Abstract

Donghai County in the Jiangsu Province of East China is known for its large-scale production of high-quality quartz crystals. The quartz crystals are hosted within the Su-Lu ultrahigh-pressure (UHP) metamorphic belt. They form in quartz veins hosted by eclogite and gneiss, or along contacts between eclogite and gneiss and are mined as placer deposits in the Quaternary sediments. Backscattered electron imaging of the rutile in rutile-bearing euhedral quartz crystals from this region reveal three compositionally and texturally distinct generations of rutile, encapsulated within the host quartz crystal. The earliest generation of rutile (R1) is brightest in BSE, reflecting enrichment in Fe2O3 (0.75–2.08 wt%), Nb2O5 (0.37–0.93 wt%), WO3 (0.48–2.99 wt%), and ZrO2 (0.005–0.105 wt%), relative to R2 and R3. R2 rutile overgrows R1 rutile and contains 0.66–1.11 wt% Fe2O3, 0.45–0.74 wt% Nb2O5, 0.09–0.20 wt% WO3, and <0.001–0.013 wt% ZrO2. R3 rutile, which is the only rutile generation in contact with the host quartz crystals is darkest in BSE and always overgrows R1 and rounded aggregates of R2. R3 rutile contains 0.40–0.68 wt% Fe2O3, 0.13–0.37 wt% Nb2O5, 0.03–0.12 wt% WO3, and <0.001 wt% ZrO2. Oxygen isotopes decrease progressively from 0.6 to −1.5‰ in R1 rutile to 0.1‰ in R2 rutile to −5.1 to −0.3‰ in R3 rutile, consistent with decreasing temperature of rutile crystallization.

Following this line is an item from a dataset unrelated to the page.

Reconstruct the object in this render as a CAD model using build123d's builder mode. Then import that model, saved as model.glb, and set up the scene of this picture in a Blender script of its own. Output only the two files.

Combined application of the Zr in rutile and Ti in quartz thermobarometers indicate that these rutile generations precipitated at progressively lower pressures and temperatures, consistent with previously determined retrograde metamorphic conditions of the Su-Lu UHP belt. R1 grew after peak metamorphism during retrograde eclogite facies metamorphism at temperatures between 720 and 800 °C and pressures between 21.7 and 26.6 kbar. During subsequent retrograde metamorphism, R1 was fractured and partially brecciated and overgrown by R2 during epidote-amphibolite facies retrograde metamorphism in the range of 400 to 500 °C and 5 kbar. Zirconium concentrations of <14 ppm in R3 rutile and Ti concentrations of <1 ppm in the co-precipitated host quartz suggest that they both grew at low temperatures of <300° and pressures <2 kbars. Oscillatory growth zones in quartz revealed by cathodoluminescence suggest that no subsequent metamorphism or hydrothermal activity occurred after the formation of the host euhedral quartz crystals and is consistent with a low temperature of quartz crystallization. The random distribution of rutile crystals in the quartz and the lack of evidence for rutile transport by hydrothermal fluids indicate that the host quartz formed by a dissolution-replacement process, whereby the original host mineral, likely omphacite or garnet, was replaced by quartz, but the rutile was not significantly replaced or dissolved due to the low solubility of Ti in low-temperature hydrothermal fluids.